Filled up with Spiz nutrition and ready to rock again:

Have I mentioned how many drainages there are all the way across this terrain?

Eventually I could see a long ridge in the distance, a powerline, and trail that was possibly the last couple miles of Sidewinder (later verified to be the case).  Just as I was thinking, "OK, I'll be heading that way", the trail swerved to the right and went directly in the opposite direction.  Then it circled so far back to the left that I almost thought I was going back the way I'd come.

Then it entered another wash and began descending, down further and further.  There were a couple signs in here, helpfully:

However, I still pulled out my phone to make sure I didn't miss anything.  Running fast downhill without absolute certainty that you're on the right route can be a bit concerning.  Yep, it's one large circle that drops way down before coming around to the north.

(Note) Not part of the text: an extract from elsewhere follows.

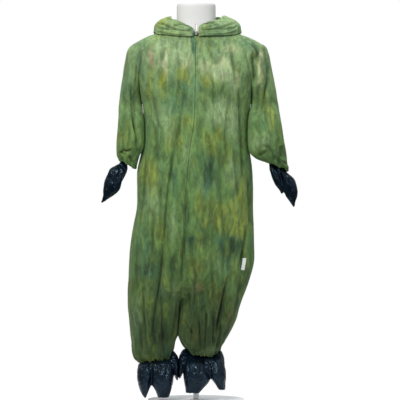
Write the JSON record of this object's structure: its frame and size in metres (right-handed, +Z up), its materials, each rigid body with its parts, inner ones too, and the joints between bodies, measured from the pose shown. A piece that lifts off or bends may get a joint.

The exit from the drainage is obvious in this case, thankfully:

Still trying to break 5 hours, knowing that I had a bit of a climb ahead, I didn't take much time to get a good selfie, but I was still enjoying the terrain and various views:

Finally!  The last drainage crossing, with a look back at the trail on the other side:

Starting west along the next slope:

The hillside soon turned steeper, with its own version of "innies and outies" but nothing too tedious (and I guess that depends on how much of a hurry you're in).  I was happy to reach the last high spot and start running mostly downhill toward the finish.

An interesting pile of dark rocks along the way:

I saw John coming toward me, and he "dove" off the trail to try unsuccessfully to hide and not be a part of my unsupported FKT run.  Hi John!  He followed me down, from a little ways back.

We passed one mountain biker coming up the trail - the only other human I saw out there all day.

At the finish, with John barely visible on the trail in the background:

A trail worthy of the name "Sidewinder"!

Yay for a beautiful day and an entertaining trail!

Thank you John for the transportation and for being a wonderful human in general!